Making RFRA rights contingent on corporate support might bode poorly for the First Church of Cannabis's well-publicized request for a religious exemption under Indiana's new law. It would be possible to imagine that Indiana could amend RFRA to clarify that it did not apply to drug laws. After all, there are no constitutional exemptions for drug use on religious liberty grounds, only statutory protections under RFRA.
This is ironic in light of the Smith case that started it all. In his Smith decision, Justice Scalia worried that a religious exemption for consuming Peyote could create a slippery slope in which all kinds of practices would require religious liberty protections. In logic, slippery slopes are a fallacy. But the possibility of legal slippery slopes can sometimes impose analytic discipline. That is, you have to think about different possibilities that might arise from any legal precedent. Of course, this supposes that abstract tests like "compelling interest" or "least restrictive means" somehow provide stable guidance. In practice, judicial interpretation is subject to the same kinds of political calculations that legislatures might make. For example, it is entirely possible that the majority in Hobby Lobby would have found a way to grant a constitutional exemption if RFRA had never been passed.
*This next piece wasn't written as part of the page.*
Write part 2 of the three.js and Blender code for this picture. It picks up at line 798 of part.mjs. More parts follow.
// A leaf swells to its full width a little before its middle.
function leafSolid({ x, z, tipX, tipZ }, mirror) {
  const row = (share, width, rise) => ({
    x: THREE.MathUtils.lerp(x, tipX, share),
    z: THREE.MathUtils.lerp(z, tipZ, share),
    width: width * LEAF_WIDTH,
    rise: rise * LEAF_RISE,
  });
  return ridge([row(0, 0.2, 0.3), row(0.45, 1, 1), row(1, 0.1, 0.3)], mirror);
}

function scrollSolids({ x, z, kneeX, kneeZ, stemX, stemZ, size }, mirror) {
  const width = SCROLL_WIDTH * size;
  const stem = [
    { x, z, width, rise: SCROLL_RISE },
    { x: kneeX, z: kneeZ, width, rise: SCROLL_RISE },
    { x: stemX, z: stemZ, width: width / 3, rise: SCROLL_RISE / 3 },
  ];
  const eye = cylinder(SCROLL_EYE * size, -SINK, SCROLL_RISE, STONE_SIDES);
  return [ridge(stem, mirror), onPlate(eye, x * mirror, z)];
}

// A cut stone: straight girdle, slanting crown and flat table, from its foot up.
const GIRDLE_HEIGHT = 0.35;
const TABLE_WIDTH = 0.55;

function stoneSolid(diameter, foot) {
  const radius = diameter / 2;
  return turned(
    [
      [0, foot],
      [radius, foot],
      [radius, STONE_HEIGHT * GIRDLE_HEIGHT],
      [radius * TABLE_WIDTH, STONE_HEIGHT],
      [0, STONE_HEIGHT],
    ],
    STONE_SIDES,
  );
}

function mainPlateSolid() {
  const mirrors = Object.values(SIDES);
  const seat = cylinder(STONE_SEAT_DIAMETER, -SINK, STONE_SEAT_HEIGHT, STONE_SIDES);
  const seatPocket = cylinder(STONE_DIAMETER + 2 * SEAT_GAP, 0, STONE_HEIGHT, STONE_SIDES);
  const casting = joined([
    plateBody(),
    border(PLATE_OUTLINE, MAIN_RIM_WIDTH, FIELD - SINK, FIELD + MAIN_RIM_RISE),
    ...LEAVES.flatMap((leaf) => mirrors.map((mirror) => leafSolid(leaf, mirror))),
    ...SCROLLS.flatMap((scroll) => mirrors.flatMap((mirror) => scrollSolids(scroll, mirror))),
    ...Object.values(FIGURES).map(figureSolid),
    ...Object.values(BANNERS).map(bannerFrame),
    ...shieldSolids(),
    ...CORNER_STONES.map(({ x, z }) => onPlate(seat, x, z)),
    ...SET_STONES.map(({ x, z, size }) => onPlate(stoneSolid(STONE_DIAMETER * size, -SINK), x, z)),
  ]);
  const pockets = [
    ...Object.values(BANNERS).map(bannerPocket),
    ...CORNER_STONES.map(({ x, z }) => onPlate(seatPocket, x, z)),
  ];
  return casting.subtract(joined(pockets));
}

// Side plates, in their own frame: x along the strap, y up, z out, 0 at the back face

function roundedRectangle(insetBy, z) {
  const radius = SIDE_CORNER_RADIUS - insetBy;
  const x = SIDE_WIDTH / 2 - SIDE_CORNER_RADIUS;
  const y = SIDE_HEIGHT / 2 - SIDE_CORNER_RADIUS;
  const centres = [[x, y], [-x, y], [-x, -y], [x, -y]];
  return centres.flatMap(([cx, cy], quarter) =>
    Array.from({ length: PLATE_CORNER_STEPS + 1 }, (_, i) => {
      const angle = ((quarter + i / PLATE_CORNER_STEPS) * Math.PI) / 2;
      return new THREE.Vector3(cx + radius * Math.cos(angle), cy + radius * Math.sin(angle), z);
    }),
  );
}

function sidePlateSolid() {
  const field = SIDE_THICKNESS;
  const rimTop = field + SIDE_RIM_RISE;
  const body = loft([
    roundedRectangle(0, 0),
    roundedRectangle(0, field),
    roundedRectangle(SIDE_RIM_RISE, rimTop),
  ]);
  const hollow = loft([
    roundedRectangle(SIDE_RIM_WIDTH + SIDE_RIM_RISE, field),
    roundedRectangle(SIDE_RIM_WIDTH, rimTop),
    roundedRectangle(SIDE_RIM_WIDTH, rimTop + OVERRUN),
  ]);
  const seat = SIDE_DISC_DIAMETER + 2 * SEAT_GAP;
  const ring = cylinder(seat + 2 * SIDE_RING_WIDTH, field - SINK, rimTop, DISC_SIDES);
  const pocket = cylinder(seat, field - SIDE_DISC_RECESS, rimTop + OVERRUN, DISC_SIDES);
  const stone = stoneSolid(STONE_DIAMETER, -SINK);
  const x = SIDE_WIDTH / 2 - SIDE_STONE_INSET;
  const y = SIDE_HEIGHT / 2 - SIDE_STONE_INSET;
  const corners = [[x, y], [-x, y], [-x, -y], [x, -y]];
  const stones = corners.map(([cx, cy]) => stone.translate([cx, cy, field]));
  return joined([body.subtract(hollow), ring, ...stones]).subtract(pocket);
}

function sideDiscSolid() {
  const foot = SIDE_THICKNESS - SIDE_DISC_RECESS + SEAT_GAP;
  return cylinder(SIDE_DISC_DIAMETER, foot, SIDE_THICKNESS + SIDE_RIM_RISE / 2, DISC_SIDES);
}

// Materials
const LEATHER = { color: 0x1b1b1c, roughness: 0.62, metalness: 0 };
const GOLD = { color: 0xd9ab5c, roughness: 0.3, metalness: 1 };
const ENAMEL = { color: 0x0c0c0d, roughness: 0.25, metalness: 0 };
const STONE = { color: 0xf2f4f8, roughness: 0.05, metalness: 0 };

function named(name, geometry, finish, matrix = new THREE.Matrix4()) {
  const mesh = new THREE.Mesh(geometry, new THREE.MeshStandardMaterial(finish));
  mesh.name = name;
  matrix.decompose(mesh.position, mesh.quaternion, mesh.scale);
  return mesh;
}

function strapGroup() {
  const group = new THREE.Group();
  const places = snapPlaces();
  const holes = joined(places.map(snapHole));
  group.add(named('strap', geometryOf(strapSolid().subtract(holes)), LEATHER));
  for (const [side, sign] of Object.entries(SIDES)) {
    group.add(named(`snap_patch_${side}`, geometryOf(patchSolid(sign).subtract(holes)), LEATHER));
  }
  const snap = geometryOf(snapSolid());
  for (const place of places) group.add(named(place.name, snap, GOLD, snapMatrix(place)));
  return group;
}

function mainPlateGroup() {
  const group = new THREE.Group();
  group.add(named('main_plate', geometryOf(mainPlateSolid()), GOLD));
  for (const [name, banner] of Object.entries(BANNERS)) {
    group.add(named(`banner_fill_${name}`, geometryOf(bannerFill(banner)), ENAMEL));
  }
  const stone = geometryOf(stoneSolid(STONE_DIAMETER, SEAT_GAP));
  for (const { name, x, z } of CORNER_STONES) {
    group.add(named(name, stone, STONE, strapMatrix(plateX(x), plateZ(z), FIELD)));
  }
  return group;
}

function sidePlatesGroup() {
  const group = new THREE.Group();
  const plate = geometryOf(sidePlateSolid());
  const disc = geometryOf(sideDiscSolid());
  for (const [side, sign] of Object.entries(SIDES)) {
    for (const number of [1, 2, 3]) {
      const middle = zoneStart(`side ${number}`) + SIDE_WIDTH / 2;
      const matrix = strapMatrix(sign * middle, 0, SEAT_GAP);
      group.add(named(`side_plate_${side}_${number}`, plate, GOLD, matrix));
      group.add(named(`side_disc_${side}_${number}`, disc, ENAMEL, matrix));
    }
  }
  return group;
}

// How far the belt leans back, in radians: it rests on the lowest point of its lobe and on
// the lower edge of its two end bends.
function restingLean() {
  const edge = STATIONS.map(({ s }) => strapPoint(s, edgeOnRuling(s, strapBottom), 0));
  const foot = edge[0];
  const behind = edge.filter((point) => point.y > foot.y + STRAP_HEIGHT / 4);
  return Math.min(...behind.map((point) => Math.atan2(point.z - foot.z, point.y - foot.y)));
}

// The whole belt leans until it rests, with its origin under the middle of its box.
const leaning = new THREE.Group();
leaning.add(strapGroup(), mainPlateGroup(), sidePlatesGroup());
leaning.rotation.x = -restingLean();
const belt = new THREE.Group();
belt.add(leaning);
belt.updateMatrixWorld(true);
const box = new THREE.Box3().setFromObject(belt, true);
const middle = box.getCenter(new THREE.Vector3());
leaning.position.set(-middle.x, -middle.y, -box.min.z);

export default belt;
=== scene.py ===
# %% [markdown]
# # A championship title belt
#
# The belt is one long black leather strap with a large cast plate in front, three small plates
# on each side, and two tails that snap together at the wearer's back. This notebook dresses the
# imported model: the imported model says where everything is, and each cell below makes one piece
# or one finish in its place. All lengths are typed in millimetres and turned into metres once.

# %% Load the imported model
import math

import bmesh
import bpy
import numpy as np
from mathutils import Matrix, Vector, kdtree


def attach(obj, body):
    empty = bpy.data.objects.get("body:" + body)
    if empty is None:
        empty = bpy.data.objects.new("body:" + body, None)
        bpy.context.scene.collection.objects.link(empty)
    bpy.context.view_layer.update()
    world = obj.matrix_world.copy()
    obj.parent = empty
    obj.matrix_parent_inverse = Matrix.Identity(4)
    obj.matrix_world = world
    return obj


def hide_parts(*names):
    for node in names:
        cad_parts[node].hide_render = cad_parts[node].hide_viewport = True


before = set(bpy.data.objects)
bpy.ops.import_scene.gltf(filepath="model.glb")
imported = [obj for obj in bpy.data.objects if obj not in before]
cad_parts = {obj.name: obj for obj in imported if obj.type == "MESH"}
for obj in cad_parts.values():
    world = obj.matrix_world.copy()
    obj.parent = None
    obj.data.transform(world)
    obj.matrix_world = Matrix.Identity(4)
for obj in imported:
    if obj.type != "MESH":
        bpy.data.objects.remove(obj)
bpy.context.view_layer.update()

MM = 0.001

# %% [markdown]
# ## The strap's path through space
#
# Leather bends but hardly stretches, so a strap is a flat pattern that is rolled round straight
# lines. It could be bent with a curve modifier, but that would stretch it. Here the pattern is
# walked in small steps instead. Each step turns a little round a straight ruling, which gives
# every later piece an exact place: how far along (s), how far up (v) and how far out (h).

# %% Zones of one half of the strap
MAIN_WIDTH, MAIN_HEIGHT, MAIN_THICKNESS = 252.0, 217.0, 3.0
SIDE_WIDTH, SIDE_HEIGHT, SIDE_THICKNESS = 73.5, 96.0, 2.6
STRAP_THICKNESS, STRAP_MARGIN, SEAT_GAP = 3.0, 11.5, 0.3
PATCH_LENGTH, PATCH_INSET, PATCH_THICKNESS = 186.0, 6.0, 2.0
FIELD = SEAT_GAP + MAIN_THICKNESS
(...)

But tests like Sherbert and Smith do at least force justices to pretend to apply consistent principles. This pretense tends to rule out unapologetic cherry picking of religious liberties. State or federal RFRAs have none of these constraints. The amendments to RFRA pose a new problem: a rocky slope in which legislatures have the ability to pick and choose which sorts of things religious liberty protects. It is unclear what this will mean for the future of religious freedom, but it is likely to make for a bumpy ride.